DATASET CONTENT:
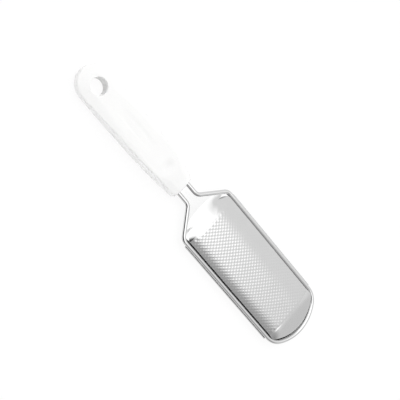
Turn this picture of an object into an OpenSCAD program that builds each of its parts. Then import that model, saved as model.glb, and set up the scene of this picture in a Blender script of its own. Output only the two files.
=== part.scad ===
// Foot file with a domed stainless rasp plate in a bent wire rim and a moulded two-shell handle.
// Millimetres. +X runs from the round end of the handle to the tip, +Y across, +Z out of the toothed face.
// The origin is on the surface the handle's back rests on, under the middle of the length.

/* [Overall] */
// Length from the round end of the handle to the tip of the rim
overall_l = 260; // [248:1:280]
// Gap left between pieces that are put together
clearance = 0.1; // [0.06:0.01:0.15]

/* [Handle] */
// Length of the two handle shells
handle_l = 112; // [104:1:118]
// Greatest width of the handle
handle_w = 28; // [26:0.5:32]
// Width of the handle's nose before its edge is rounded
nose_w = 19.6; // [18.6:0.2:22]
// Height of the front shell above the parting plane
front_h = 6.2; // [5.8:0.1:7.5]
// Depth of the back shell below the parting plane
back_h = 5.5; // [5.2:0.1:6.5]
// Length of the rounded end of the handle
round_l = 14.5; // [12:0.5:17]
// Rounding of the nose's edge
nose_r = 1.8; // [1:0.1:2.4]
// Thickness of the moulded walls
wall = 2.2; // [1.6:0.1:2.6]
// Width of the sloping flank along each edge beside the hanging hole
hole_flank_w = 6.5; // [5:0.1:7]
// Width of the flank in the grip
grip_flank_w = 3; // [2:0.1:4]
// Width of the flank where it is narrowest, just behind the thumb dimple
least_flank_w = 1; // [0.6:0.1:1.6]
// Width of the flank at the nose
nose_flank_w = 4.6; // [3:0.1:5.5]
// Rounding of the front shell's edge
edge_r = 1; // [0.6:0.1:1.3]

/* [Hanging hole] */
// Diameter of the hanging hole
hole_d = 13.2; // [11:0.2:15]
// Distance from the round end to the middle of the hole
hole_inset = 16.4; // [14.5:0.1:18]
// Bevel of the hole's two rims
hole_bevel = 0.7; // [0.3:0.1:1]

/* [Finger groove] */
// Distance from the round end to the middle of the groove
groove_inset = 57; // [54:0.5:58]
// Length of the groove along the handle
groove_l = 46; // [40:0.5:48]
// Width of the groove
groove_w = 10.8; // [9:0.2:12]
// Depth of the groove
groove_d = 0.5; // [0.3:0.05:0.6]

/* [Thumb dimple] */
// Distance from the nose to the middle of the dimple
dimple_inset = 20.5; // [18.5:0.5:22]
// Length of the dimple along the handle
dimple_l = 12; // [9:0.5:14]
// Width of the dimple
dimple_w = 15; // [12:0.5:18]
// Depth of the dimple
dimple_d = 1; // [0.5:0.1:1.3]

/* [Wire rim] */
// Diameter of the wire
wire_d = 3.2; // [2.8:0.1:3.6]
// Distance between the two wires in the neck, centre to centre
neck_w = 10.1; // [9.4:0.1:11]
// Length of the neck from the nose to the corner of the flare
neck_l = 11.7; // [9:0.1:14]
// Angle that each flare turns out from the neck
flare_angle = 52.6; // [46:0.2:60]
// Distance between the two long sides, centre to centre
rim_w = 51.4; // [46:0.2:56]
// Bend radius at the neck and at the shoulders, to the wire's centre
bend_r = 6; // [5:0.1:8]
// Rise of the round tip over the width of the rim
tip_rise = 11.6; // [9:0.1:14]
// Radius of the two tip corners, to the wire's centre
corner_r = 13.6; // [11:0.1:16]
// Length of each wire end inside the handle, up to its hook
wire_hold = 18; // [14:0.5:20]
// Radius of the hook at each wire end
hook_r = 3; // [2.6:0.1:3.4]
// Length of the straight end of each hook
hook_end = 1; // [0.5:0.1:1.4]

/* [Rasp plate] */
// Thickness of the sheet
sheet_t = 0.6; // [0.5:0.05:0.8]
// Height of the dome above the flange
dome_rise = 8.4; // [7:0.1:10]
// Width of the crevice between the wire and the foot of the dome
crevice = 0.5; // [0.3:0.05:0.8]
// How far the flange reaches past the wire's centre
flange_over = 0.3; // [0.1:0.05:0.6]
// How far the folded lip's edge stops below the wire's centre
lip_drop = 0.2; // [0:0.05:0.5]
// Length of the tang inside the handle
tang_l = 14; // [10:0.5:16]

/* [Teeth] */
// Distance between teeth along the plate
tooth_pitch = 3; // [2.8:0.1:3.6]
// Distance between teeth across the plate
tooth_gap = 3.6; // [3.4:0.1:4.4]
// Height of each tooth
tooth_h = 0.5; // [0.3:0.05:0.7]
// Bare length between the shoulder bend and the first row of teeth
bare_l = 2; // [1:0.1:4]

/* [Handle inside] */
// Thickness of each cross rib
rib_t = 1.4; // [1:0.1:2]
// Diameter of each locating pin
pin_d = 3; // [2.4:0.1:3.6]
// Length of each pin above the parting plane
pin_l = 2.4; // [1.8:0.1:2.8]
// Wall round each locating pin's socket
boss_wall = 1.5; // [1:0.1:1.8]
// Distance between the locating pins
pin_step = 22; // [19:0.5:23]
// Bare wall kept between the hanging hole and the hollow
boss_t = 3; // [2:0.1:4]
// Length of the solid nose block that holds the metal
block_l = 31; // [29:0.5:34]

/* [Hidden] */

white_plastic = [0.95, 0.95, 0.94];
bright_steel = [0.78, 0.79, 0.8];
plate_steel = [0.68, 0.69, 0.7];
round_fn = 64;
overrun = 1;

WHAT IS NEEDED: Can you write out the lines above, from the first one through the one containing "clearance = 0.1; // [0.06:0.01:0.15]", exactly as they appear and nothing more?

FULL SOLUTION:
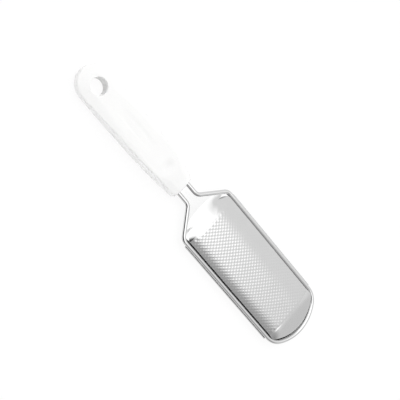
Turn this picture of an object into an OpenSCAD program that builds each of its parts. Then import that model, saved as model.glb, and set up the scene of this picture in a Blender script of its own. Output only the two files.
=== part.scad ===
// Foot file with a domed stainless rasp plate in a bent wire rim and a moulded two-shell handle.
// Millimetres. +X runs from the round end of the handle to the tip, +Y across, +Z out of the toothed face.
// The origin is on the surface the handle's back rests on, under the middle of the length.

/* [Overall] */
// Length from the round end of the handle to the tip of the rim
overall_l = 260; // [248:1:280]
// Gap left between pieces that are put together
clearance = 0.1; // [0.06:0.01:0.15]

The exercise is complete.